Vivi ressalta que a inclusão gera benefícios a todas as pessoas, inclusive professores e gestores, possibilitando, por exemplo, o aprendizado de novas formas de “ensinagem”. Ela também ressalta outros benefícios. “Quanto mais as crianças estiverem juntas em sua sala de aula, mais essa criança vai ensinar para a família dela o quanto é importante a convivência com o amigo, e aí ela está levando para o adulto também toda a consciência sobre a diversidade e sobre a importância do respeito”, pontua.
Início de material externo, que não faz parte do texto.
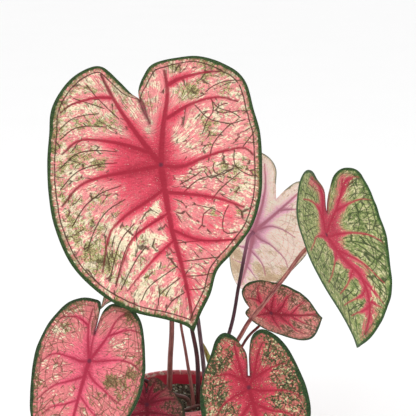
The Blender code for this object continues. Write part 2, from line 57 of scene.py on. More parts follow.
# Pot and soil (metres), as packed
RIM_RADIUS = 0.065
BASE_RADIUS = 0.046
POT_HEIGHT = 0.112
WALL = 0.0016
LIP_HEIGHT = 0.0042
LIP_STEP = 0.0026
FLOOR = 0.0025
FLOOR_ROUNDING = 0.002
FOOT_HEIGHT = 0.0015
DRAIN_RADIUS = 0.004
DRAIN_CIRCLE = 0.028
DRAIN_COUNT = 5
OUTER_SLOPE = (RIM_RADIUS - LIP_STEP - BASE_RADIUS) / (POT_HEIGHT - LIP_HEIGHT)
INNER_FOOT = (BASE_RADIUS + OUTER_SLOPE * FLOOR - WALL, FLOOR + FLOOR_ROUNDING)
INNER_TOP = (RIM_RADIUS - LIP_STEP - WALL - 0.0004, POT_HEIGHT - 0.0016)
SOIL_TOP = 0.097
GAP = 0.0003
STALK_DEPTH = 0.016

# Soil surface (metres): its height of swell and of crumbs, and its loose grains
SWELL = 0.0022
CRUMB = 0.0009
GRAIN_COUNT = 1500
GRAIN_SIZES = (0.0007, 0.0013)

# Blades (mm)
BLADE_THICKNESS = 0.8
FOLD_SOFTNESS = 12.0
CREASE_WIDTH = 8.0
MARGIN_WAVE_WIDTH = 11.0
MESH_SPACING = 5.2
EDGE_SPACING = 3.0
RIM_WIDTH = 3.0
RIM_THICKNESS_SHARE = 0.45
VEIN_GROOVE = 0.22
VEIN_RIB_SHARE = 0.30
THREAD_WIDTH = 0.7
THREAD_GROOVE = 0.08
THREAD_RIB = 0.15
THREAD_SWELL = 0.35
NOTCH_BEARING = 205.0
SIDES_APART = 9.0

# Stalks (mm)
STALK_SIDES = 20
STALK_STEP = 2.5
SHEATH_LENGTH = 24.0

# How much light reaches a surface that faces the camera
STUDIO_LIGHT = 1.25

def rows(text):
    """Rows of numbers from a text: numbers parted by spaces, rows parted by commas."""
    return [tuple(float(number) for number in row.split()) for row in text.split(",")]


def seen(red, green, blue):
    """The surface colour that shows as these 0 to 255 screen values in the studio's light."""
    parts = []
    for value in (red, green, blue):
        share = value / 255
        light = share / 12.92 if share <= 0.04045 else ((share + 0.055) / 1.055) ** 2.4
        parts.append(light / STUDIO_LIGHT)
    return (*parts, 1.0)


def colours(text):
    """Named colours from a text: each name with its screen values, parted by commas."""
    return {name: seen(*map(float, values)) for name, *values in (item.split() for item in text.split(","))}


# A common heart: bearings from the tip (degrees) and the reach there as a share of the length
COMMON_HEART = rows("179 0.27, 172 0.44, 164 0.62, 156 0.71, 147 0.74, 135 0.73, 120 0.69, 104 0.64, "
    "88 0.63, 71 0.65, 57 0.69, 43 0.72, 30 0.76, 19 0.82, 9 0.89")

# A vein leaves the midrib at a fraction of its length, ends at one bearing and sets off at another.
COMMON_VEINS = rows("0 158 172, 0 128 140, 0 98 112, 0.16 68 84, 0.36 46 66, 0.58 26 50")

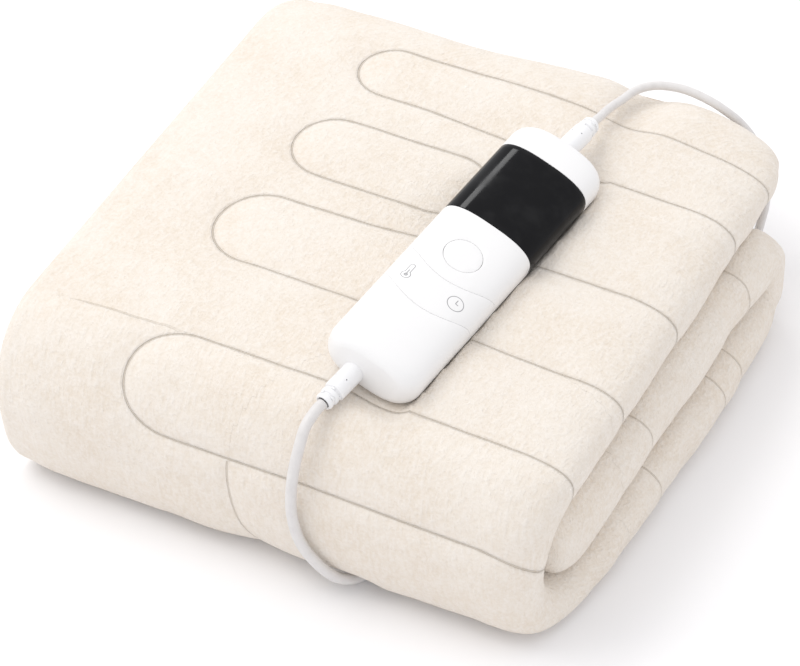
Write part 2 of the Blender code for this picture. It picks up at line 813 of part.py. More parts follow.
def build_controller(make, white, black):
    hub = make.empty("controller", shell_pose())
    width, length, height = SHELL_SIZE
    top = height / 2
    beyond = 5 * MM

    shell = make.piece("controller_shell", loft("controller_shell", shell_rings(SHELL_SIZE)), white, hub)
    outline = make.cutter(loft("housing_outline", shell_rings(SHELL_SIZE)), hub)
    window_core = make.cutter(loft("window_core", shell_rings(SHELL_SIZE, DISPLAY_DEPTH)), hub)
    recess_core = make.cutter(loft("recess_core", shell_rings(SHELL_SIZE, DISPLAY_DEPTH + GAP)), hub)

    near, far = DISPLAY
    side = width / 2 + beyond
    window = make.piece(
        "display_window", box("display_window", (-side, near, DISPLAY_FOOT), (side, far, top + beyond)), black, hub
    )
    combine(window, "INTERSECT", outline)
    combine(window, "DIFFERENCE", window_core)
    recess_low = (-side, near - GAP, DISPLAY_FOOT - GAP)
    recess_high = (side, far + GAP, top + beyond)
    recess = make.cutter(box("display_recess", recess_low, recess_high), hub)
    combine(recess, "DIFFERENCE", recess_core)
    combine(shell, "DIFFERENCE", recess)

    button_foot = top - 4 * MM
    seat = Vector((*BUTTON_PLACE, button_foot))
    button = make.piece("power_button", drum("power_button", BUTTON_RADIUS, 0, 2 * beyond), white, hub, seat)
    combine(button, "INTERSECT", outline)
    well = make.cutter(drum("button_well", BUTTON_RADIUS + GAP, -1.2 * MM, 2 * beyond), hub, seat)
    combine(shell, "DIFFERENCE", well)

    key_foot = top - KEY_DEPTH
    key_axis = Vector((0, sum(KEY_ENDS) / 2, key_foot))
    prism = key_prism("key_bar", 0, 0, 3 * beyond)
    prism.transform(Matrix.Translation((0, -key_axis.y, 0)))
    key = make.piece("key_bar", prism, white, hub, key_axis)
    combine(key, "INTERSECT", outline)
    pocket = make.cutter(key_prism("key_pocket", KEY_SEAM, key_foot - KEY_TRAVEL, key_foot + 3 * beyond), hub)
    combine(shell, "DIFFERENCE", pocket)

    for name, root, aim in RELIEFS:
        spot = shell_pose() @ (Vector(root) * MM)
        facing = Vector(aim).to_track_quat("Z", "Y")
        relief_piece = make.piece(name, profile_mesh(name), white)
        spin(relief_piece)
        socket = drum(f"{name}_socket", RELIEF_PROFILE[-2][0] * MM + GAP, RELIEF_ROOT * MM - GAP, 4 * beyond)
        socket_cutter = make.cutter(socket)
        for piece in (relief_piece, socket_cutter):
            piece.location = spot
            piece.rotation_mode = "QUATERNION"
            piece.rotation_quaternion = facing
        combine(shell, "DIFFERENCE", socket_cutter)


def build_mains_end(make, white, tie_finish, brass):
    """The coil with its tie, the plug and its two pins, on the surface behind the cloth."""
    coil_place = Vector(COIL_CENTRE) * MM
    make.piece("lead_coil", coil_mesh(), white, place=coil_place, crease=60)
    make.piece("lead_tie", tie_mesh(), tie_finish, place=coil_place)
    tail = Vector(PLUG_TAIL) * MM
    plug = make.piece("mains_plug", plug_mesh(), white, place=tail, crease=50)
    for name, side in (("pin_left", -1), ("pin_right", 1)):
        spot = tail + Vector((0, side * PIN_SPACING / 2 * MM, 0))
        make.piece(name, pin_mesh(name), brass, place=spot)
        face = -PLUG_SECTIONS[-1][0] * MM
        _, thick, height = PIN_SIZE
        low = Vector((face - 2 * MM, -thick / 2 * MM - GAP, -height / 2 * MM - GAP))
        high = Vector((face + PIN_ROOT * MM + GAP, thick / 2 * MM + GAP, height / 2 * MM + GAP))
        slot = make.cutter(box(f"{name}_slot", low, high), place=spot)
        combine(plug, "DIFFERENCE", slot)


def main():
    make = Builder()
    plush = material("cream_plush", (0.9, 0.84, 0.75), 0.95)
    white = material("white_plastic", (0.9, 0.9, 0.9), 0.25)
    black = material("black_window", (0.01, 0.01, 0.012), 0.08)
    lead_white = material("lead_white", (0.82, 0.82, 0.83), 0.45)
    tie_grey = material("tie_grey", (0.5, 0.5, 0.5), 0.6)
    brass = material("pin_metal", (0.78, 0.72, 0.58), 0.3)
    brass.node_tree.nodes["Principled BSDF"].inputs["Metallic"].default_value = 1
    make.piece("blanket", loft("blanket", cloth_rings()), plush, crease=80)
    build_controller(make, white, black)
    make.piece("lead_blanket", lead_mesh("lead_blanket", BLANKET_ROUTE, LEAD_BLANKET, 3), lead_white, crease=60)
    make.piece("lead_mains", lead_mesh("lead_mains", MAINS_ROUTE, LEAD_MAINS, 2), lead_white, crease=60)
    make.piece("lead_plug", lead_mesh("lead_plug", PLUG_ROUTE, LEAD_MAINS, 2), lead_white, crease=60)
    build_mains_end(make, lead_white, tie_grey, brass)


main()
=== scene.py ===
# %% [markdown]
# # An electric heated blanket, folded, with its hand controller
# The object is one plush cloth. It is doubled along its right side, folded in three, and a flat
# hand controller lies on it with a lead at each end. A blanket like this holds a heating wire that
# runs to and fro between its two faces, and the rows of stitching beside the wire give the cloth
# its long rounded channels. The lesson goes from the outside in: camera and light, the leads,
# the cloth, the controller, the small parts, and last the finishes.

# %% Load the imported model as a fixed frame
import math

import bmesh
import bpy
import numpy as np
from mathutils import Matrix, Vector, noise


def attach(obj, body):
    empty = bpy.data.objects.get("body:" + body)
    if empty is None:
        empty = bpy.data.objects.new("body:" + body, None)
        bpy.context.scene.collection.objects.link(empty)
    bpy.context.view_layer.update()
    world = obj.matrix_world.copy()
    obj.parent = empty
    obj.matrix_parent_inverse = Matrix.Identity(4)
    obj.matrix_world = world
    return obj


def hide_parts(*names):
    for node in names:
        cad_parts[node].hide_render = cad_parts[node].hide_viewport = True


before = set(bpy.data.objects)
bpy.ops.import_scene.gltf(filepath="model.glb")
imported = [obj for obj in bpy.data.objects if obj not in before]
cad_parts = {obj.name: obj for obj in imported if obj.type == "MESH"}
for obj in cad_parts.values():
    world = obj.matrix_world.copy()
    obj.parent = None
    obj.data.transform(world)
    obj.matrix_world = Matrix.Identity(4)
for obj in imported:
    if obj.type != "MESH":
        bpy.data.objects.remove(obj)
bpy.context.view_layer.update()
MM = 0.001

# %% [markdown]
# ## The camera
# The picture was taken from the front right, well above the blanket, with a long lens that
# flattens the perspective. A camera is easiest to reason about as two angles and a distance: how
# far it has walked round the object, how far it has climbed, and how far away it stands. From
# those angles come the three directions of its body: right, up and back.

# %% The camera stands at the picture's angle
AZIMUTH = math.radians(26.3)
ELEVATION = math.radians(42.9)
DISTANCE = 2.0851
FOCAL_LENGTH = 220.5
ASIDE = (-0.00736, 0.01528)  # metres to the right and up, so that the object sits where it did


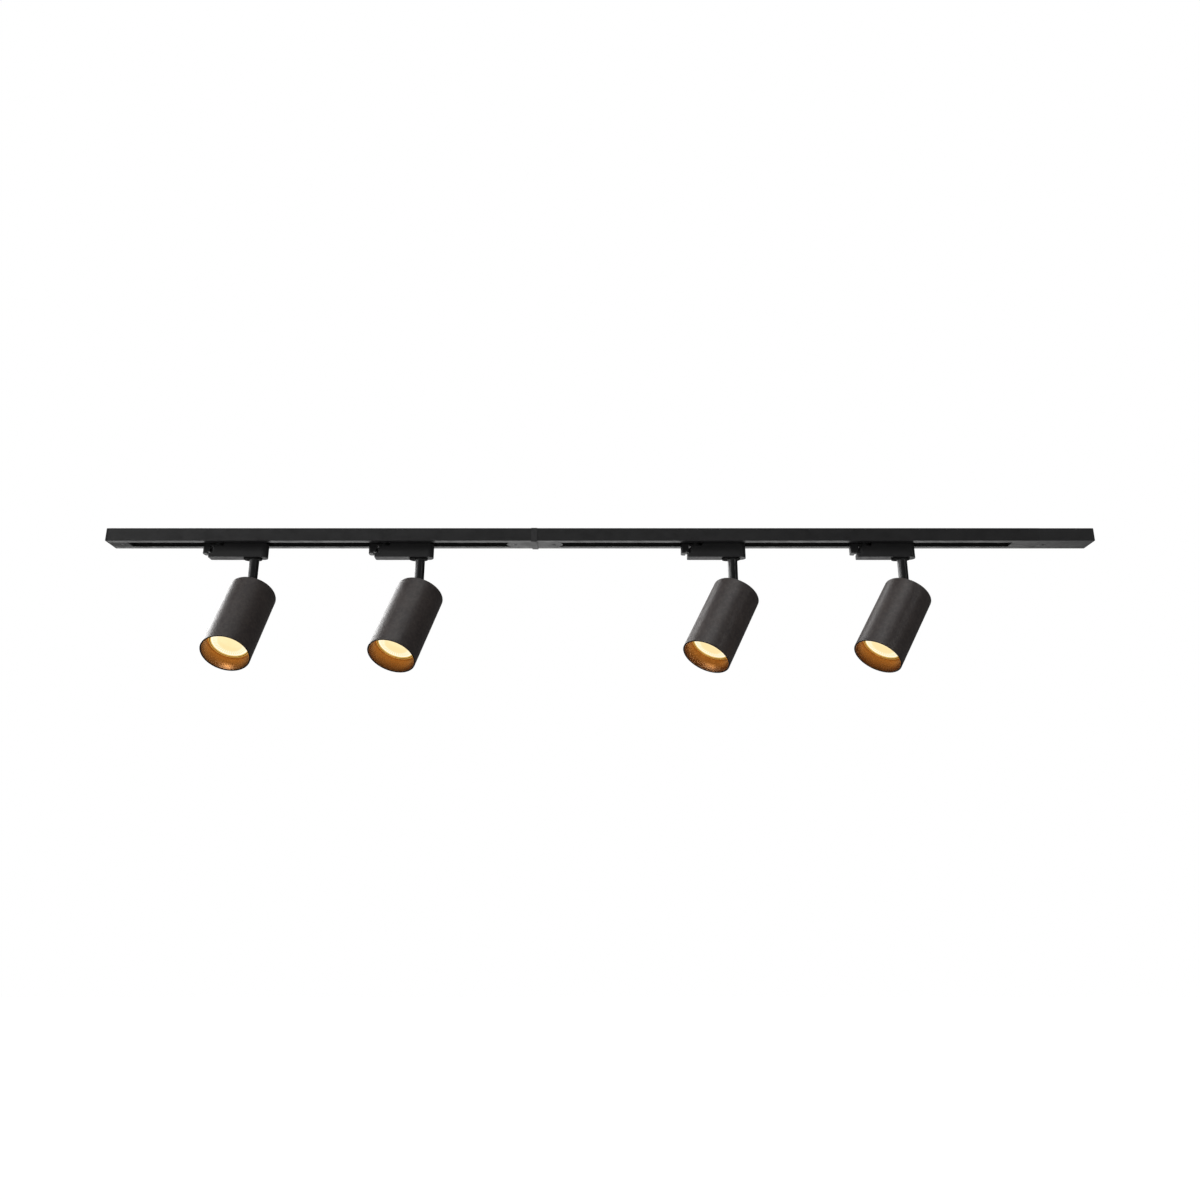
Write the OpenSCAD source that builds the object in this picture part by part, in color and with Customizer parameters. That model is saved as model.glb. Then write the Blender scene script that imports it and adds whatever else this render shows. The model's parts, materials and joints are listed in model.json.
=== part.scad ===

Já Martha assinala que as práticas inclusivas passam por todo um sistema que precisa de investimentos, incluindo capacitação dos professores e mudanças arquitetônicas, mas não só isso. “É também a gente acreditar em um movimento que deva se dar em termos das mentalidades. Eu desejo que esteja junto comigo alguém cujo corpo é muito diferente do esperado? Quando essa pessoa está comigo, eu aprendo com ela e aprende-se nessa relação. O que está em questão é exatamente isso”, reflete. Para ela, o que está em jogo é a construção do comum. “O que vai ser comum a todos nós? O comum a todos nós vai ser a construção da diferença e o desejo dela ou o comum vai ser manter as hierarquias entre as pessoas, as classes e os corpos, suas diferenças de cor e também a característica que diz respeito à deficiência”, questiona.